Alkem Launches DCGI-Approved Semaglutide Pre-Filled Syringes in India at Rs. 350 Per Dose
Alkem launches DCGI-approved semaglutide pre-filled syringes at Rs. 350, raising fill-finish, cold-chain, and regulatory compliance questions for Indian GLP-1 manufacturers.
Breaking News
Jun 03, 2026
Simantini Singh Deo

Alkem Laboratories' entry into the GLP-1 segment with a DCGI-approved semaglutide pre-filled syringe at Rs. 350 per dose signals a structural shift in how India's generic manufacturers are approaching high-complexity biologics, and raises immediate questions for QA directors and supply-chain leads around pre-filled syringe fill-finish capacity, cold-chain integrity, and device-drug combination compliance.
The single-dose pre-filled format introduces a specific set of manufacturing obligations. Pre-filled syringes for injectable biologics fall under 21 CFR Part 211 equivalents in India's Schedule M framework, requiring validated container-closure integrity testing, extractables and leachables profiling, and sterility assurance protocols aligned with ICH Q10 quality system expectations. For plant heads scaling this format, the combination of a peptide active with a primary packaging system demands robust process validation data across fill volume, stopper compatibility, and cold-chain excursions.

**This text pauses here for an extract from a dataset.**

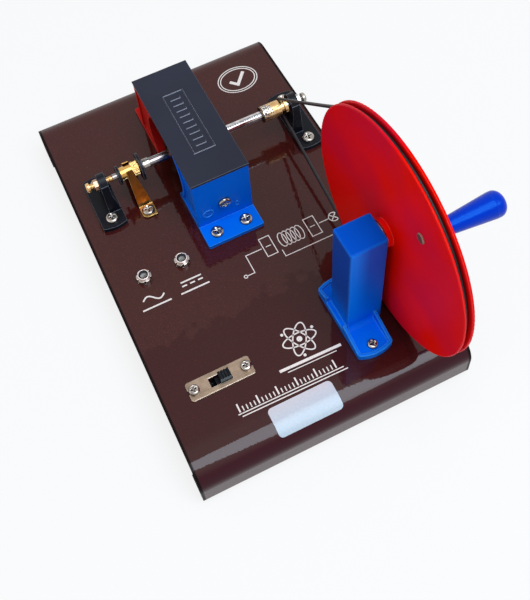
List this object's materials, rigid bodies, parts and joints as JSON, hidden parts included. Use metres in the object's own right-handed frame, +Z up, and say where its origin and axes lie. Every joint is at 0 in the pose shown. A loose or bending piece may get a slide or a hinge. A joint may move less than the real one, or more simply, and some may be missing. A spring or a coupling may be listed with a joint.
{
  "type": "hand-cranked demonstration generator",
  "caption": "Classroom model of a hand-cranked generator: grooved wheel, round belt, armature between blue and red poles, brushes, switch and output sockets on a bent steel base.",
  "frame": {"origin": "on the bench, under the middle of the whole object's box", "axes": "+X to the right across the base, the side the wheel and crank are on; +Y along the base towards the generator; +Z up"},
  "size_m": [0.1624, 0.2619, 0.1547],
  "materials": {
    "base_paint": "dark brown hammer paint",
    "blue_plastic": "moulded, light gloss",
    "red_plastic": "moulded, light gloss",
    "wheel_plastic": "turned faces, light gloss",
    "handle_plastic": "moulded, gloss",
    "black_plastic": "satin black",
    "ferrite": "sintered, matt",
    "core_iron": "stacked sheets",
    "copper_wire": "enamelled copper",
    "nickel": "nickel plated",
    "zinc": "zinc plated",
    "shaft_steel": "ground",
    "brass": "bright",
    "leaf_brass": "rolled",
    "fibre": "hard fibre",
    "belt_rubber": "round cord",
    "red_wire": "flexible sleeve",
    "black_wire": "flexible sleeve"
  },
  "bodies": {
    "base": {"base_panel": "base_paint", "front_pole": "blue_plastic", "rear_pole": "red_plastic", "front_magnet": "ferrite", "rear_magnet": "ferrite", "magnet_screws": "nickel", "pole_screws": "nickel", "pole_nuts": "zinc", "top_cover": "black_plastic", "left_bearing_bracket": "black_plastic", "right_bearing_bracket": "black_plastic", "bracket_screws": "nickel", "bracket_nuts": "zinc", "left_pivot_screw": "brass", "right_pivot_screw": "nickel", "pivot_nuts": "nickel", "front_brush": "leaf_brass", "rear_brush": "leaf_brass", "brush_insulators": "fibre", "brush_screws": "nickel", "brush_nuts": "zinc", "wheel_tower": "blue_plastic", "tower_screws": "nickel", "tower_nuts": "zinc", "wheel_axle": "nickel", "wheel_washers": "zinc", "drive_belt": "belt_rubber", "switch_plate": "nickel", "switch_housing": "fibre", "switch_terminals": "zinc", "switch_screws": "nickel", "switch_nuts": "zinc", "ac_socket_barrel": "nickel", "dc_socket_barrel": "nickel", "ac_socket_liner": "black_plastic", "dc_socket_liner": "black_plastic", "socket_nuts": "nickel", "socket_contacts": "brass", "red_leads": "red_wire", "black_leads": "black_wire"},
    "wheel": {"wheel_left_disc": "wheel_plastic", "wheel_right_disc": "wheel_plastic", "wheel_bush": "brass", "crank_pin": "nickel", "crank_nut": "nickel"},
    "handle": {"crank_grip": "handle_plastic", "crank_cap": "handle_plastic"},
    "armature": {"shaft": "shaft_steel", "armature_core": "core_iron", "armature_winding": "copper_wire", "winding_leads": "copper_wire", "commutator_hub": "black_plastic", "commutator_segments": "brass", "shaft_collar": "shaft_steel", "collar_screw": "zinc", "pulley": "brass", "pulley_screw": "zinc"},
    "switch_slider": {"switch_slider": "black_plastic"}
  },
  "joints": [
    {"name": "wheel_spin", "type": "hinge", "parent": "base", "child": "wheel", "pos_m": [0.04465, -0.06855, 0.0923], "axis": [1, 0, 0], "continuous": true},
    {"name": "armature_spin", "type": "hinge", "parent": "base", "child": "armature", "pos_m": [-0.00625, 0.05445, 0.0475], "axis": [1, 0, 0], "continuous": true},
    {"name": "handle_spin", "type": "hinge", "parent": "wheel", "child": "handle", "pos_m": [0.06375, -0.09395, 0.123], "axis": [1, 0, 0], "continuous": true},
    {"name": "switch_slide", "type": "slide", "parent": "base", "child": "switch_slider", "axis": [1, 0, 0], "range_m": [-0.005, 0]}
  ],
  "couplings": [
    {"joint": "armature_spin", "follows": "wheel_spin", "ratio": 12.681}
  ]
}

The Rs. 350 price point, positioned well below the innovator reference, reflects the competitive logic now driving Indian GLP-1 launches, but the operational burden of maintaining 2–8°C cold-chain distribution at that margin is non-trivial. Logistics leads will need to assess whether existing cold-chain infrastructure, validated transport lanes, and last-mile storage at dispensing points can sustain the product's stability profile without compromising sterility assurance.
For regulatory affairs teams, the DCGI approval pathway for a semaglutide biosimilar or generic formulation carries its own documentation weight: comparative pharmacokinetic data, device usability studies, and labelling aligned with approved indications covering both type 2 diabetes and obesity. The dual-indication scope broadens the patient population but also expands post-market pharmacovigilance obligations under India's pharmacovigilance programme.
Alkem's move is unlikely to remain isolated; several Indian generics manufacturers have signalled GLP-1 pipeline activity, and the competitive pricing pressure on innovator products in this segment will intensify as more DCGI-approved entrants reach the market.